His first stop was Hope Village, the maligned D.C. halfway house with a history of security issues and problems connecting residents with jobs.
“Some guys would rather stay in jail than go to Hope Village,” Carroll said.
In an interview, Hope Village Director Jeff Varone referred to Washington Post stories about problems at the halfway house, saying he shared Trump’s opinion that The Post offered “fake news.”
“No matter what we say isn’t going to be good enough,” Varone said. “We do the best possible job with these guys. They think we’re miracle workers. I think we do a really outstanding job for our community.”
Carroll is sleeping on his niece’s couch in Falls Church, with limited job prospects. He wants to start a hauling business with his Ford truck but said he’s had trouble getting a driver’s license because of complications with a 32-year-old outstanding traffic ticket.
Unlike less fortunate former prisoners, he is surrounded by friends and family to support him as his new life begins, but wants to get back to work.
“I hope to be halfway stable so I can give a better forecast for next year, five years,” Carroll said. “I have to make money.”

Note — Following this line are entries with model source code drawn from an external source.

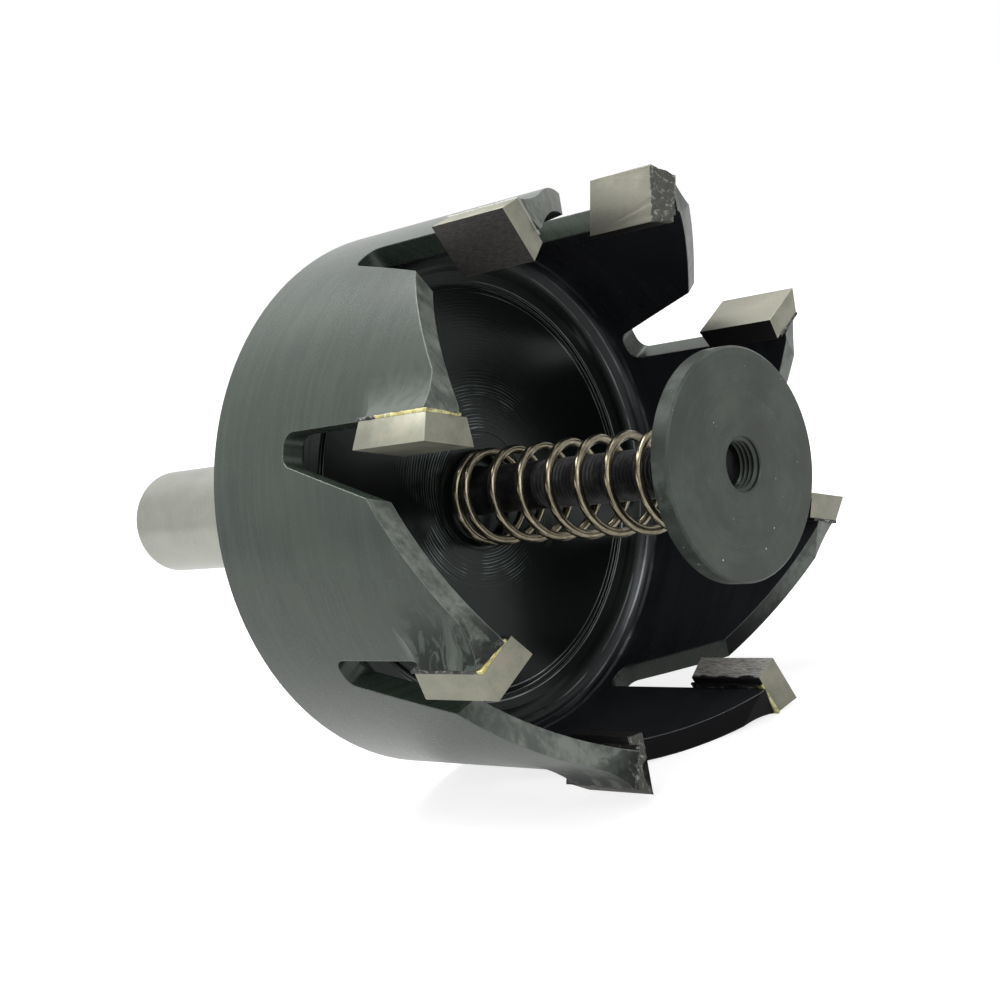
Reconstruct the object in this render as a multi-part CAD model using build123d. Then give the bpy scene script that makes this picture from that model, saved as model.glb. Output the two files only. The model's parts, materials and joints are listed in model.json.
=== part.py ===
from build123d import *
import math
import os

# A carbide-tipped hole cutter: a steel cup with brazed carbide teeth, a plain shank and a
# spring-loaded ejector disc. Each piece is built with the tool's axis along +Z, teeth upwards,
# with the cup's back face at zero. The whole tool is then laid on its side as it comes to rest,
# with its axis along +X and its down side where +X was.

# Cup, millimetres
wall_thickness = 2.25
floor_height = 8.2
back_edge_chamfer = 0.4
floor_fillet = 3.0
floor_groove_diameter = 42.4
floor_groove_width = 0.55
floor_groove_depth = 0.4
floor_land_rise = 0.25
spring_recess_depth = 0.2

# Teeth
tooth_count = 8
cutting_diameter = 60.0
tip_projection = 1.75
tip_height = 32.5
tip_length = 9.2
tip_thickness = 2.6
tip_inner_overhang = 1.7
end_relief_angle = 12.0
outer_relief_angle = 14.0
inner_relief_angle = 8.0
braze_thickness = 0.25
braze_bead = 0.3

# Breaks in the carbide: what each broken tooth has lost at its outer and inner corner,
# and a hollow chip in the edge of one of them
broken_teeth = {4: (1.4, 1.1), 8: (1.0, 2.5)}
chipped_tooth = 8
chip_radius = 1.9
chip_inset = 2.2
chip_offset = 0.6
chip_drop = 0.6

# Gullets, measured across and up from each tooth's seat
gullet_height = 11.2
gullet_width = 3.0
gullet_corner_radius = 1.3
gullet_flank_angle = 18.0
land_start_height = 22.8
land_angle = 34.0
land_turn = 24.0
tip_land_angle = 19.0
tip_land_tilt = 12.0

# Raised steel support behind each carbide tip
support_height = 21.8
support_rise = 2.4
support_reach = 7.7
support_shoulder = 0.1

# Shank
shank_diameter = 12.7
shank_length = 48.8
shank_end_radius = 1.2
spigot_shoulder = 0.35
spigot_length = 4.6
bore_end_chamfer = 0.5

# Ejector screw
screw_diameter = 4.95
screw_length = 35.0
screw_tip_chamfer = 0.5
head_diameter = 8.5
head_height = 5.0
head_edge_radius = 0.5
hex_key_size = 4.0
hex_key_depth = 2.5

# Ejector disc
disc_diameter = 21.5
disc_thickness = 2.0
disc_edge_chamfer = 0.25
hub_diameter = 6.2
hub_length = 3.0
thread_diameter = 5.0
open_thread = 2.5

# Spring
wire_diameter = 0.95
coil_diameter = 9.31
closed_turns = 1.2
active_turns = 7.4
closed_gap = 0.1
spring_start_angle = 127.0

# Fits
screw_clearance = 0.08
head_clearance = 0.1
mouth_clearance = 0.05
seat_gap = 0.02
hang_clearance = 0.3
recess_clearance = 0.35

# Room left round cuts and stock, so that each cut passes right through
overcut = 3.0

# Values worked out from the sizes above
cutting_radius = cutting_diameter / 2
body_radius = cutting_radius - tip_projection
inner_radius = body_radius - wall_thickness
tooth_pitch = 360 / tooth_count
cup_top = tip_height + overcut
seat_offset = tip_thickness + braze_thickness
tip_base = tip_height - tip_length
tip_back_height = tip_height - tip_thickness * math.tan(math.radians(end_relief_angle))
tip_inner_radius = inner_radius - tip_inner_overhang
tip_back_radius = cutting_radius - tip_thickness * math.tan(math.radians(outer_relief_angle))
spring_seat = floor_height - spring_recess_depth
coil_inner_radius = (coil_diameter - wire_diameter) / 2
coil_outer_radius = (coil_diameter + wire_diameter) / 2
# the spring is loose sideways: with the tool on its side it hangs on the disc's hub
spring_drop = coil_inner_radius - hub_diameter / 2 - hang_clearance
spring_recess_radius = coil_outer_radius + spring_drop + recess_clearance
disc_front = spigot_length + screw_length + open_thread
disc_back = disc_front - disc_thickness
shank_end = -shank_length
spigot_radius = shank_diameter / 2 - spigot_shoulder
mouth_radius = shank_diameter / 2 + mouth_clearance


def revolved(points):
    """A solid turned about the tool's axis from a radius and height outline."""
    outline = Plane.XZ * make_face(Polyline(*points, close=True))
    return revolve(outline, Axis.Z)


def on_tooth(angle):
    """The place of a tooth: +X outwards through its cutting face, +Y the way it cuts."""
    return Rot(0, 0, angle)


def across_tooth(outline, start, end):
    """A prism whose outline is drawn across and up a tooth, reaching outwards from start to end."""
    face = Plane(origin=(start, 0, 0), x_dir=(0, 1, 0), z_dir=(1, 0, 0)) * outline
    return extrude(face, end - start)


def tooth_angles():
    """The angle of each cutting face. Two teeth straddle the down side."""
    return [tooth_pitch / 2 + tooth_pitch * index for index in range(tooth_count)]


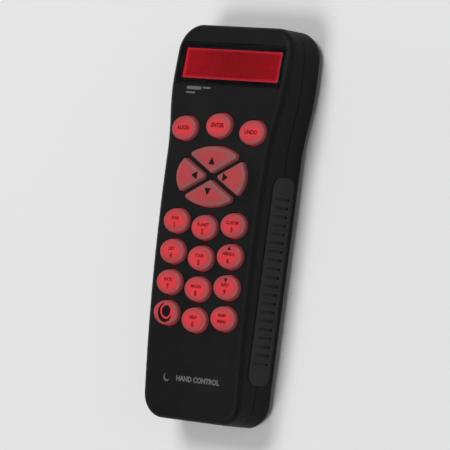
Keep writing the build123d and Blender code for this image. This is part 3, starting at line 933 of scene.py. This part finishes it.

Ray is helping to care for his mother, who recently had a mastectomy, and his stepfather, who lost both legs to diabetes. He makes a little more than the District’s minimum wage of $11.50 an hour at the Toni Thomas Community Empowerment Training Academy, a jobs program in Southeast Washington. He’s also able to help his children for the first time, “taking some of the slack off their moms,” he said.
“I didn’t have any memories,” said Thea Ray, his 14-year-old daughter who was 2 years old when her father was locked up. “Just pictures.”
Among sentencing reform advocates, Ray’s voice is valued — but interviews and speaking engagements don’t pay, and he sometimes misses paid work for them.
“I just can’t forget where I came from,” he said. “The day you stop fighting for your life is the day you give up.”
Among those cheering for him is the judge who sent him away.
“It’s a happy ending,” Williams said, “and I’m just glad I could play a small part.”